MATERIAL PROVIDED |
-- Begin --

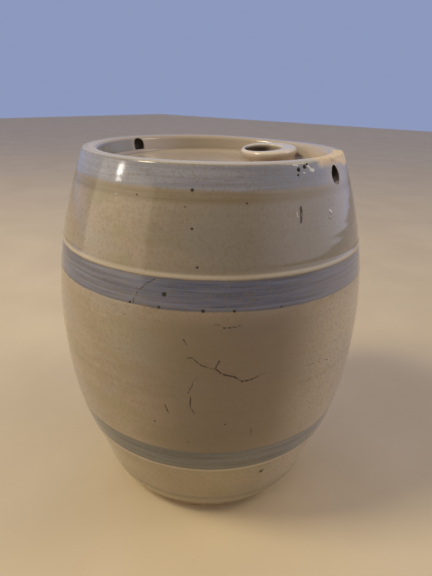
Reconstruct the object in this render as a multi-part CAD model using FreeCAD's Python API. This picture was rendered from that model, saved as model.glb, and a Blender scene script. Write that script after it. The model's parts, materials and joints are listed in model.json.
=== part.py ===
import FreeCAD, Part
import os

# Stoneware barrel keg for fermenting and storing about a gallon: a thrown barrel wall
# on a base slab, a recessed head with a bung collar luted beside its middle, and a
# standing rim pierced on both sides for a wire bail.  Three blue slip bands lie
# in shallow seats like painted hoops.
#
# Millimetres, +Z up.  The origin is the middle of the footprint, the bail holes are
# pierced along +X, and the bung collar stands on the +Y side.

# Barrel body
HEIGHT = 228.0
FOOT_RADIUS = 65.5
BELLY_RADIUS = 99.3
BELLY_HEIGHT = 131.0
RIM_RADIUS = 78.8
WALL = 9.0
FOOT_ROUND = 1.5

# Base slab: a disc with a bevelled edge, lifted off the table by the foot ring
BASE_RECESS = 2.0
BASE_TOP = 12.0
BASE_UNDER_RADIUS = 57.0
BASE_TOP_RADIUS = 63.0

# Head: a disc with a bevelled edge on a gallery inside the wall, caught under the rim
HEAD_UNDER = 209.6
HEAD_TOP = 217.2
HEAD_UNDER_RADIUS = 75.0
RECESS_RADIUS = 68.0
GALLERY_RADIUS = 70.0

# Standing rim, its seam with the wall, and the bail holes through it
RIM_SEAM = 214.0
RIM_INNER_TOP_RADIUS = 70.4
LIP_ROUND = 3.5
BAIL_HOLE_RADIUS = 3.8
BAIL_HOLE_HEIGHT = 221.2
BAIL_HOLE_OFFSET = 2.0       # the pair was pierced a little to the +Y side of the middle

# Bung collar: a short neck under a thicker lip, set on at a lean so that its lip is
# higher beside the rim; the hole is upright and sits off the collar's own middle
COLLAR_MIDDLE = (12.0, 45.2)
COLLAR_LEAN = 5.5            # degrees, tipping in towards the middle of the head
COLLAR_FOOT_RADIUS = 18.4
NECK_RADIUS = 18.0
NECK_HEIGHT = 220.4
LIP_RADIUS = 19.0
LIP_HEIGHT = 222.0
COLLAR_TOP = 225.1           # at the middle of the leaning lip
COLLAR_ROUND = 1.4
BUNG_HOLE_MIDDLE = (9.4, 43.1)
BUNG_HOLE_RADIUS = 12.5

# Slip bands: (name, lower edge, upper edge), all of one thickness
SLIP = 0.7
SLIP_BANDS = [
    ("lower_band", 53.6, 70.2),
    ("middle_band", 160.2, 175.5),
    ("upper_band", 215.0, 224.4),
]

# Outer outline as (radius, height): a quick flare above the foot, a full belly low of
# the shoulder, and a straighter run in to the rim
OUTLINE = [
    (FOOT_RADIUS, 0.0),
    (73.6, 9.0),
    (79.0, 24.0),
    (84.4, 40.0),
    (93.0, 66.0),
    (97.9, 98.0),
    (BELLY_RADIUS, BELLY_HEIGHT),
    (96.5, 164.0),
    (89.5, 196.0),
    (RIM_RADIUS, HEIGHT),
]

FAR = 2.0 * BELLY_RADIUS
ORIGIN = FreeCAD.Vector(0, 0, 0)
UP = FreeCAD.Vector(0, 0, 1)
ALONG_X = FreeCAD.Vector(1, 0, 0)


def spun(edges):
    """Solid of revolution about +Z from a closed loop of edges in the YZ plane.

    The surface's own seam then runs up the +Y side, clear of the bail holes.
    """
    return Part.Face(Part.Wire(edges)).revolve(ORIGIN, UP, 360)


def spun_polygon(outline):
    """Solid of revolution about +Z from straight (radius, height) corners."""
    corners = [FreeCAD.Vector(0, radius, height) for radius, height in outline]
    closed = Part.makePolygon(corners + corners[:1])
    return spun(closed.Edges)


def barrel(inset):
    """The whole barrel as one solid, its outline drawn in by a given thickness."""
    stations = [FreeCAD.Vector(0, radius - inset, height) for radius, height in OUTLINE]
    side = Part.BSplineCurve()
    side.interpolate(stations)
    foot = FreeCAD.Vector(0, 0, 0)
    crown = FreeCAD.Vector(0, 0, HEIGHT)
    edges = [
        Part.makeLine(foot, stations[0]),
        side.toShape(),
        Part.makeLine(stations[-1], crown),
        Part.makeLine(crown, foot),
    ]
    return spun(edges)


def slab(low, high):
    """Everything between two heights."""
    return Part.makeCylinder(FAR, high - low, FreeCAD.Vector(0, 0, low), UP)


def level_edges(shape, height):
    """The round edges of a shape that lie flat at one height."""
    def is_level(edge):
        box = edge.BoundBox
        return abs(box.ZMin - height) < 0.01 and abs(box.ZMax - height) < 0.01
    return [edge for edge in shape.Edges if is_level(edge)]


def lip_edges(collar):
    """The two ring edges of the collar's leaning top face."""
    def is_lip(edge):
        box = edge.BoundBox
        return box.XLength > BUNG_HOLE_RADIUS and box.ZMin > LIP_HEIGHT
    return [edge for edge in collar.Edges if is_lip(edge)]


def make_base_disc():
    return spun_polygon([
        (0, BASE_RECESS),
        (BASE_UNDER_RADIUS, BASE_RECESS),
        (BASE_TOP_RADIUS, BASE_TOP),
        (0, BASE_TOP),
    ])


def make_head_blank():
    return spun_polygon([
        (0, HEAD_UNDER),
        (HEAD_UNDER_RADIUS, HEAD_UNDER),
        (RECESS_RADIUS, HEAD_TOP),
        (0, HEAD_TOP),
    ])


def make_slip_band(low, high):
    return barrel(0).cut(barrel(SLIP)).common(slab(low, high))


def make_cavity():
    """Inside of the vessel, drawn in under the head to leave the gallery ledge."""
    gallery_drop = FAR - GALLERY_RADIUS
    limits = spun_polygon([
        (0, BASE_TOP),
        (FAR, BASE_TOP),
        (FAR, HEAD_UNDER - gallery_drop),
        (GALLERY_RADIUS, HEAD_UNDER),
        (0, HEAD_UNDER),
    ])
    return barrel(WALL).common(limits)


def make_barrel_wall(fitted_parts):
    wall = barrel(0).common(slab(0, RIM_SEAM)).cut(make_cavity())
    under_recess = Part.makeCylinder(BASE_UNDER_RADIUS, BASE_RECESS)
    wall = wall.cut(under_recess)
    for part in fitted_parts:
        wall = wall.cut(part)
    foot_edges = level_edges(wall, 0.0)
    return wall.makeFillet(FOOT_ROUND, foot_edges)


def make_bail_hole():
    start = FreeCAD.Vector(-FAR, BAIL_HOLE_OFFSET, BAIL_HOLE_HEIGHT)
    return Part.makeCylinder(BAIL_HOLE_RADIUS, 2 * FAR, start, ALONG_X)


def make_chime_rim(head_blank, upper_band):
    recess = spun_polygon([
        (0, HEAD_TOP),
        (RECESS_RADIUS, HEAD_TOP),
        (RIM_INNER_TOP_RADIUS, HEIGHT),
        (0, HEIGHT),
    ])
    rim = barrel(0).common(slab(RIM_SEAM, HEIGHT)).cut(recess).cut(head_blank)
    rim = rim.makeFillet(LIP_ROUND, level_edges(rim, HEIGHT))
    return rim.cut(upper_band).cut(make_bail_hole())


def make_bung_hole():
    x, y = BUNG_HOLE_MIDDLE
    start = FreeCAD.Vector(x, y, HEAD_UNDER - 1)
    return Part.makeCylinder(BUNG_HOLE_RADIUS, HEIGHT - HEAD_UNDER, start, UP)


def make_bung_collar():
    """The collar, tipped about the middle of its lip and trimmed flush with the head."""
    collar = spun_polygon([
        (0, HEAD_UNDER),
        (COLLAR_FOOT_RADIUS, HEAD_UNDER),
        (NECK_RADIUS, NECK_HEIGHT),
        (LIP_RADIUS, LIP_HEIGHT),
        (LIP_RADIUS, COLLAR_TOP),
        (0, COLLAR_TOP),
    ])
    collar.rotate(FreeCAD.Vector(0, 0, COLLAR_TOP), ALONG_X, COLLAR_LEAN)
    x, y = COLLAR_MIDDLE
    collar.translate(FreeCAD.Vector(x, y, 0))
    collar = collar.common(slab(HEAD_TOP, HEIGHT)).cut(make_bung_hole())
    return collar.makeFillet(COLLAR_ROUND, lip_edges(collar))


def make_keg():
    """Every piece of the keg by name."""
    bands = {name: make_slip_band(low, high) for name, low, high in SLIP_BANDS}
    base_disc = make_base_disc()
    head_blank = make_head_blank()
    fitted_in_wall = [base_disc, head_blank, bands["lower_band"], bands["middle_band"]]
    keg = {
        "barrel_wall": make_barrel_wall(fitted_in_wall),
        "base_disc": base_disc,
        "head_disc": head_blank.cut(make_bung_hole()),
        "bung_collar": make_bung_collar(),
        "chime_rim": make_chime_rim(head_blank, bands["upper_band"]),
    }
    bands["upper_band"] = bands["upper_band"].cut(make_bail_hole())
    keg.update(bands)
    return keg


os.makedirs("parts", exist_ok=True)
for name, shape in make_keg().items():
    shape.exportStep(f"parts/{name}.step")
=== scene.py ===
import json
import math
import bmesh
import bpy
import numpy as np
from mathutils import Matrix, Vector


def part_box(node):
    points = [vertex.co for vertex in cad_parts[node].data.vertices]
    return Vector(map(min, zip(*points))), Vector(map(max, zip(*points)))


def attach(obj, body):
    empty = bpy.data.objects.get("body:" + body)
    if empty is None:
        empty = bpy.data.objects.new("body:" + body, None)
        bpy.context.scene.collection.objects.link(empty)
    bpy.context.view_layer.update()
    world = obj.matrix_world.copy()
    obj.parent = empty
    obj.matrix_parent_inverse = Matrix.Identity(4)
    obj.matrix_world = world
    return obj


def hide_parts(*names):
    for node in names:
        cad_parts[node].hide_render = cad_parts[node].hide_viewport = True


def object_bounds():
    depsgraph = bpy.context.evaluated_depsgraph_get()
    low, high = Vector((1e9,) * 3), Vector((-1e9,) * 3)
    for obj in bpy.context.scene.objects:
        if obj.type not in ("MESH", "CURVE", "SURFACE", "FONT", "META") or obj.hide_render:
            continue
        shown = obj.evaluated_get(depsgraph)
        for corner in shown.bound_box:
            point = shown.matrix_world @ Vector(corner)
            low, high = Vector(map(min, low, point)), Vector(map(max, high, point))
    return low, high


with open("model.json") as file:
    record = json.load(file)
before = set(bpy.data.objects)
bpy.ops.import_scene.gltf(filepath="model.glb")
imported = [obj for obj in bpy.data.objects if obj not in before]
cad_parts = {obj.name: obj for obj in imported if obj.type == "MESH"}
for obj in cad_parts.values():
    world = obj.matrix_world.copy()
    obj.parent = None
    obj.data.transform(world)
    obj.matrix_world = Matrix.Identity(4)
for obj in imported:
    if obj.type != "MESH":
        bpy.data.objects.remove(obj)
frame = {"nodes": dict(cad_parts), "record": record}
cad_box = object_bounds()

# A stoneware barrel keg.  Everything is in metres in the frame's own axes: +Z up,
# +X through the bail holes, the bung collar on the +Y side.  Sizes come from the
# CAD nodes' boxes, the record's mounts and the outline read off the CAD meshes.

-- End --

PROBLEM TO WORK ON |
Print, without alteration, the lines from the line with "zip(*points))), Vector(map(max, zip(*points)))" to the line with "bpy.context.view_layer.update()". Include both of them, and omit every other line.

ANSWER TO THIS PROBLEM |
    return Vector(map(min, zip(*points))), Vector(map(max, zip(*points)))


def attach(obj, body):
    empty = bpy.data.objects.get("body:" + body)
    if empty is None:
        empty = bpy.data.objects.new("body:" + body, None)
        bpy.context.scene.collection.objects.link(empty)
    bpy.context.view_layer.update()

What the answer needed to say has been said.